Now, if everyone were calling me weird, do you know what I'd do? I'd ask someone I trust, "Am I being weird?" and if they said yes, I'd cut it out. That is not what Republicans are doing. They are complaining. They are throwing tantrums of imagined victimhood, which is the thing they do best:

It's working. They're shook. It always works: When everyone tells the schoolyard bully that he's a freak and no one likes him, he loses his power. When Vivek Ramaswamy whines that the campaign should be fought over policy, everyone notices that Trump hasn't talked policy once on the campaign trail, instead rambling about sharks and trying out new nicknames for Harris.

Ramaswamy's is an ineffective counter because GOP policy is as strange as its politicians.
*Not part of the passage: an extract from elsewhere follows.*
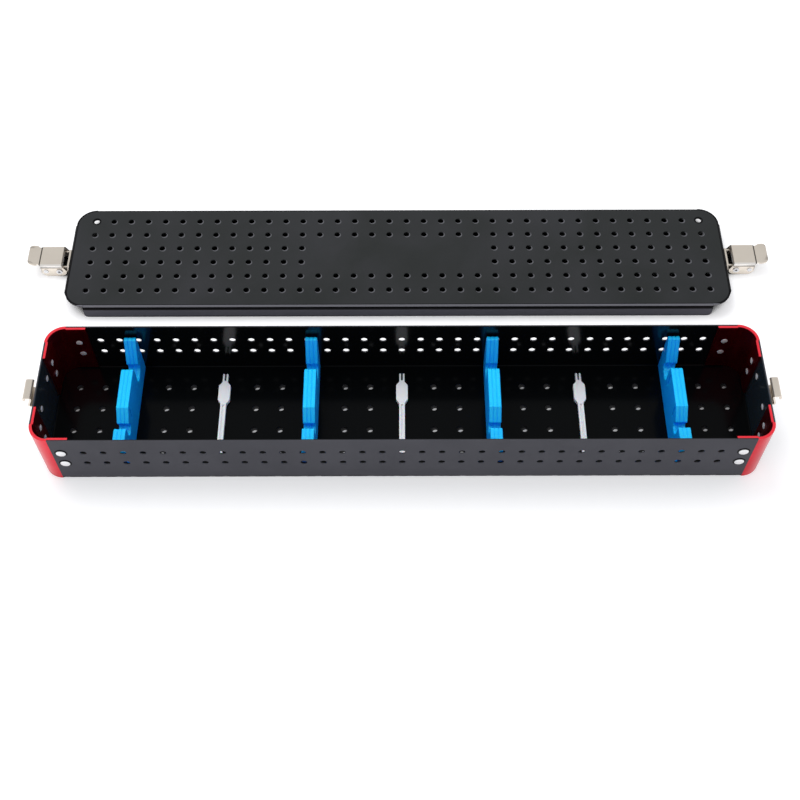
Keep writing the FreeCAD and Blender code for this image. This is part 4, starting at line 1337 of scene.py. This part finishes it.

Project 2025, an unofficial if widely embraced Conservative platform, calls to, among many other things: ban no-fault divorce; criminalize pornography; get rid of the Department of Education; ban overtime pay; institute "biblically based" interpretations of marriage and labor law, including discouraging working on "the Sabbath"; and eliminate the Department of Agriculture's dietary guidelines. The Heritage Foundation and other Conservative message-drivers have had years to come up with a platform, and it's so incredibly weird!

But the most effective aspect of the Dems' You're weird strategy is that it is an initiative. For my entire life, the Democrats have been passive campaigners, easily drawn into Republican framing of issues. It has been a mug's gambit to get suckered into arguments over where exactly means testing should begin, rather than rejecting it altogether. "Late-term abortion" is a Conservative phrase that when engaged with and adopted by Democrats, shifts the Overton window for Republicans to push for a 15-week abortion ban, which is functionally a full abortion ban. This doesn't work. You can't engage them on their terms, and let them dictate the conversation. The Dems' latest stratagem has the usefulness of both staying on the offensive, and immediately dismissing attempts to change the subject. No, you're weird, I'm not going to get into that with you.

The people crave normalcy. They want elected officials who are recognizable as human beings, with normal human interests and emotions. They want to occasionally go entire days without thinking about the President. Demonstrating that you hear and agree with them, giving them voice by pointing out the sheer weirdness of Republicans, isn't just good politics. It's basic humanity. It's not weird at all that it's working so well.